O recente
filme de Martin Scorsese “Silêncio” vem colocar sérias questões em torno de
áreas metafísicas como as da fé, da devoção, do confronto de culturas e da
fragilidade da natureza humana, o que, só por si, não é de menos.
Que Deus é
este que deixa sofrer o seu rebanho, como se constantemente o esteja a por à
prova, e que só com a promessa de redenção no “paraíso” atenua o tormento da
incerteza das convicções em seres aflitos, mas no fundo, os únicos que
distinguem a água da água benta?
Pessoalmente
agnóstico, embora baptizado, comunhão e crisma feitos, vestido de anjinho em
procissões na minha infância, e padrinho de 4 afilhadas de baptismo e 2 casais
pelo casamento , tudo sobre as normas da Santa Madre Igreja de Roma (processo
mais cultural que de fé), descortino neste filme de Scorsese, que é apimentado
por os protagonistas serem jesuítas portugueses no Japão do século XVII, uma
reflexão sobre a natureza humana, a força da fé e a fé imposta à força, de
deuses oficiais e clandestinos que sublinham sobretudo a necessidade de através
da fé se afirmar antes de mais a fé na própria força interior, seja ela
dominada pelas crenças e convicções seja pelo afirmar do Eu individual perante
o Outro diferente e desconhecido.
Pessoalmente,
não acredito na existência de Deus (com D, grande, fruto duma formatação
cultural judaico-cristã) mas não contesto a sua possível existência.

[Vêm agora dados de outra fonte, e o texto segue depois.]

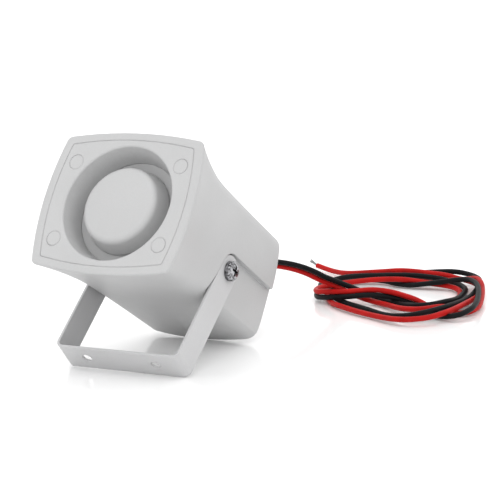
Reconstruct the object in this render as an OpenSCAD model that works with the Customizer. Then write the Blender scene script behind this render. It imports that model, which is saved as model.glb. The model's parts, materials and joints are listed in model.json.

Sobre a
sua existência se moldaram civilizações, guerras, correntes artísticas e feitos
heroicos. Não acredito, mas acredito nos que acreditam, e isso leva-me a um
profundo respeito pelos crentes de diversos credos, como minha avó com o seu
santinho padre Cruz no missal de mesa de cabeceira, ou minha mãe, acedendo
velas nos dias dos meus exames (não tivesse eu estudado, e nem a “cábula” de
Cristo ajudaria…). Mas o respeito por essa fé era imenso, era terapêutico e
unificador, no que tinha de afirmação de unidade na família e de referência e
ligação entre passado e futuro. Lá estava a igreja no momento do baptizado, do
crisma, do casamento, da Páscoa e Natal e do funeral, muitas vezes já sem
questionar as convicções mas como fenómeno cultural assumido como natural.
Pirro de
Élis, o fundador da escola filosófica do cepticismo, caracterizado por negar ao
conhecimento humano a capacidade de encontrar certezas, acompanhou Alexandre, o
Grande na conquista do Oriente, ocasião em que entrou em contato com os
faquires da Índia. Estudou filosofia com o atomista Anaxarco de Abdera, durante
e após esta expedição e ao estudar a pluralidade de discursos filosóficos do seu tempo,
concluiu que todas as doutrinas eram capazes de encontrar argumentos igualmente
convincentes para a razão. Desdobrou a sua filosofia em três questões: qual a
natureza das coisas, como devemos portar-nos ante elas e o que obtemos com esse
comportamento. Para ele, toda a intenção de ir além das aparências está
condenada ao fracasso pelas deficiências dos sentidos e pela fraqueza da razão.
Não é
possível afirmar que Deus ou os deuses não existam, e a refutação científica do
Big Bang ou mesmo uma eventual comprovação de algo como a vida após a morte,
também não serão por si provas da existência de algum deus em particular ou de
deuses de modo geral.
Sou pois um
agnóstico teísta, mas não fora do debate: haja Deus ou não haja, o mundo seguirá o seu caminho e a
Terra girará à volta do Sol (como também disse -e desdisse- Galileu…). E ele
continuará presente ou ausente nos que acreditam ou não, a uns gritando, a outros
sendo mudo, mas a ninguém sendo indiferente. Todos precisamos dessa
intangibilidade difusa que nos preserve a Esperança, seja a mística religiosa,
o militantismo político ou a devoção a causas e ideais, por muito pessoais que
eles sejam. A História do Homem é a permanente busca da Luz no topo da Caverna.